begin

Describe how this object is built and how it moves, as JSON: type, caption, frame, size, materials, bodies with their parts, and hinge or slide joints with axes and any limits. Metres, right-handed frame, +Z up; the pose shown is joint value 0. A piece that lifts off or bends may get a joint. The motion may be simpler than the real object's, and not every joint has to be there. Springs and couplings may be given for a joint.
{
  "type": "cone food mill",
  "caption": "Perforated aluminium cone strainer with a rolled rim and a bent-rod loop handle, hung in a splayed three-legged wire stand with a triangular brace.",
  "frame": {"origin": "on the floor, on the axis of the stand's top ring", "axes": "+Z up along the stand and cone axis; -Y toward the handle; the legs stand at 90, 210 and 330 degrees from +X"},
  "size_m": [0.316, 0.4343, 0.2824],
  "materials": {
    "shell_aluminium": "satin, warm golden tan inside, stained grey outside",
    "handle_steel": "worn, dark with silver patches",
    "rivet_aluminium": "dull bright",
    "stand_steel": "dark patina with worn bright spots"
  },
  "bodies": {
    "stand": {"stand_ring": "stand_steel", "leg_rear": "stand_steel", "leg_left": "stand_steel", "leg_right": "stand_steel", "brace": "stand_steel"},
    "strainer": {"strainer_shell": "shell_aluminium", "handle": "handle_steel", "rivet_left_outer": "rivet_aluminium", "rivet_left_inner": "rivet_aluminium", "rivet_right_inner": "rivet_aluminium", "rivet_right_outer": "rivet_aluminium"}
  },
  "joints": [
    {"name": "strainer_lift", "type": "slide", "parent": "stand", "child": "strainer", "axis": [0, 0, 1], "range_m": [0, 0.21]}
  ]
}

end
begin

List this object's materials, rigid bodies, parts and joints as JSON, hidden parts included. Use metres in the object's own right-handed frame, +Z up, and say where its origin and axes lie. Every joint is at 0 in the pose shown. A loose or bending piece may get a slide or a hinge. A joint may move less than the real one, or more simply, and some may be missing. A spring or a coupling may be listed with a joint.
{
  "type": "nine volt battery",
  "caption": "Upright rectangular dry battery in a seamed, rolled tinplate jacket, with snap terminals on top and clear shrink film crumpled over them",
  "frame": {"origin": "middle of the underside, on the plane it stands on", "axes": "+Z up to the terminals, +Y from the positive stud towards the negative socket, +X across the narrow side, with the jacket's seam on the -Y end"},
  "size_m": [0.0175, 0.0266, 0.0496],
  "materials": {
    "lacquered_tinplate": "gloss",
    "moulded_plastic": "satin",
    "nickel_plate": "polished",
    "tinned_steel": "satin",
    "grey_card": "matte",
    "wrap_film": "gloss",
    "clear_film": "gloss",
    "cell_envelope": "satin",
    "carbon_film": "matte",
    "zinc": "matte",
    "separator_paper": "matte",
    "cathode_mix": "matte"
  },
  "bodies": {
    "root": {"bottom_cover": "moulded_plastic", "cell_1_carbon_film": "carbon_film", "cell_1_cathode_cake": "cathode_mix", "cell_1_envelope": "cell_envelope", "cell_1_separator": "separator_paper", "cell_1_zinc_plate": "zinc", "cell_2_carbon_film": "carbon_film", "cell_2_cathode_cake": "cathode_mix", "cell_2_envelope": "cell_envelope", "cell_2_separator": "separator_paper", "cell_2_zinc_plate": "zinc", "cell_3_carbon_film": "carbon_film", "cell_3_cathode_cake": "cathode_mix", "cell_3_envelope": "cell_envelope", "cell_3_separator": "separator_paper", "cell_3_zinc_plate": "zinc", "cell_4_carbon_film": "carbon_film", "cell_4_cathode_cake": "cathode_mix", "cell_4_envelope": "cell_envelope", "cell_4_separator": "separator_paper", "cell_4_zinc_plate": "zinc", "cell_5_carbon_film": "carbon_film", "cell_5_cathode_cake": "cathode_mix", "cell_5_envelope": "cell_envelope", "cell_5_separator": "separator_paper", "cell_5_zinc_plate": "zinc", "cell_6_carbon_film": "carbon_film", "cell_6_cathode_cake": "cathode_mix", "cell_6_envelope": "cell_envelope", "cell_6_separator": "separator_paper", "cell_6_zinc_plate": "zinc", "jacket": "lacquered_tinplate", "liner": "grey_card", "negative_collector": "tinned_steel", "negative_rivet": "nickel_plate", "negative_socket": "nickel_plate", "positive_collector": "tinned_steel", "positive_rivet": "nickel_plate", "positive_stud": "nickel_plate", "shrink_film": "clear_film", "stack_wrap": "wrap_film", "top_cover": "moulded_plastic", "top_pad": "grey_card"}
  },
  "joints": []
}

end
begin

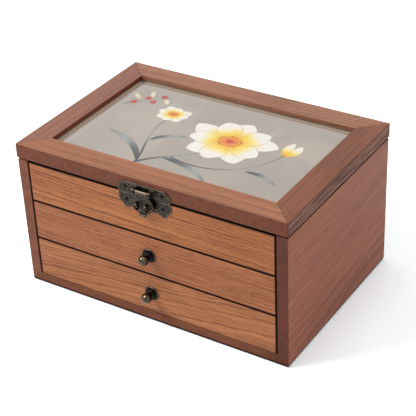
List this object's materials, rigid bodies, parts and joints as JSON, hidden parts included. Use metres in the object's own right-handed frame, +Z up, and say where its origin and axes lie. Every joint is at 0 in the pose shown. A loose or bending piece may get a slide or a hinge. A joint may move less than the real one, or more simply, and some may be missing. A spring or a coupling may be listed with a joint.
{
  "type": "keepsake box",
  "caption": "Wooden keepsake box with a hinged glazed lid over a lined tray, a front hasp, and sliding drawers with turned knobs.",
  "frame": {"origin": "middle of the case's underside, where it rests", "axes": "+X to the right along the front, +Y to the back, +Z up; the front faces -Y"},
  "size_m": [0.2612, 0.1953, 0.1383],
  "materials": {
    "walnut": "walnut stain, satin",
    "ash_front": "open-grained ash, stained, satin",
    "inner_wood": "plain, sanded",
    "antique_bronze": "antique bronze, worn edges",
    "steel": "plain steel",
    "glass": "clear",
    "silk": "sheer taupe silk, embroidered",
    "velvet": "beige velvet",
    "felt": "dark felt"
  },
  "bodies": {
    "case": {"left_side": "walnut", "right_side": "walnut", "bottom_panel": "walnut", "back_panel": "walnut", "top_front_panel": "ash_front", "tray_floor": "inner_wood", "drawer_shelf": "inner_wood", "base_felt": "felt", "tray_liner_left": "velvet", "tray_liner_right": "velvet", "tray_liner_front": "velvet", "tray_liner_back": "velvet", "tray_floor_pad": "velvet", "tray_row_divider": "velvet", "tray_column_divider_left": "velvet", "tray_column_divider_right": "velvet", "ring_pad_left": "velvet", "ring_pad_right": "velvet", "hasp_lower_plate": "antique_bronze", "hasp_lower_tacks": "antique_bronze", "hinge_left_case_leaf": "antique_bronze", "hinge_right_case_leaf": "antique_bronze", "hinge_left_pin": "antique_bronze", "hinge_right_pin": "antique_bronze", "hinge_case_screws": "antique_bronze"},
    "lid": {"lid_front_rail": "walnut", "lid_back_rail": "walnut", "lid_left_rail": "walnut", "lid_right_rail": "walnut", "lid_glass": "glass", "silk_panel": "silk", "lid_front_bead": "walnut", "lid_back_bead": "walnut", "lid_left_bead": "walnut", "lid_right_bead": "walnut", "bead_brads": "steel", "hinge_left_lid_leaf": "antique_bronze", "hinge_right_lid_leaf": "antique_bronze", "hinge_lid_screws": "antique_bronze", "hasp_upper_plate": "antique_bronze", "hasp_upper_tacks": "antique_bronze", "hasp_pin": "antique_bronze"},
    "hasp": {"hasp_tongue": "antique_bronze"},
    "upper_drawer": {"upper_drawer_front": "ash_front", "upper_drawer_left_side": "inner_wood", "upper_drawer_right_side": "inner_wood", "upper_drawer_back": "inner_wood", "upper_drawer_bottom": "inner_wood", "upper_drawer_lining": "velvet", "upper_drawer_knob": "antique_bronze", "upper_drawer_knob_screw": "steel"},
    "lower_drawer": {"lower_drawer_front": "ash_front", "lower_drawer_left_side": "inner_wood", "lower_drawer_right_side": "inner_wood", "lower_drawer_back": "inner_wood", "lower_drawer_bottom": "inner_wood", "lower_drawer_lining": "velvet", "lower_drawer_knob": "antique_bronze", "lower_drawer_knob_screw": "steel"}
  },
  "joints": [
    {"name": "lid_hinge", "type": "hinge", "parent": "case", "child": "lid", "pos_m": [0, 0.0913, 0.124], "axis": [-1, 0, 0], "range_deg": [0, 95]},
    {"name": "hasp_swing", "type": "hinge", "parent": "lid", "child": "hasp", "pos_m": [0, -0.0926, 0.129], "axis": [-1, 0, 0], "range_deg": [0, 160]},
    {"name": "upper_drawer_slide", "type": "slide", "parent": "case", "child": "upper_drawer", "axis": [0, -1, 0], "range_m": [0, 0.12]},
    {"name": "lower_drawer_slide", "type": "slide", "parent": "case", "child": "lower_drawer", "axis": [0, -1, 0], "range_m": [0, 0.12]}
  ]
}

end

INSTRUCTIONS TO FOLLOW | Tally the lines above containing "caption". Answer with the count only.

EXERCISE RESPONSE | 4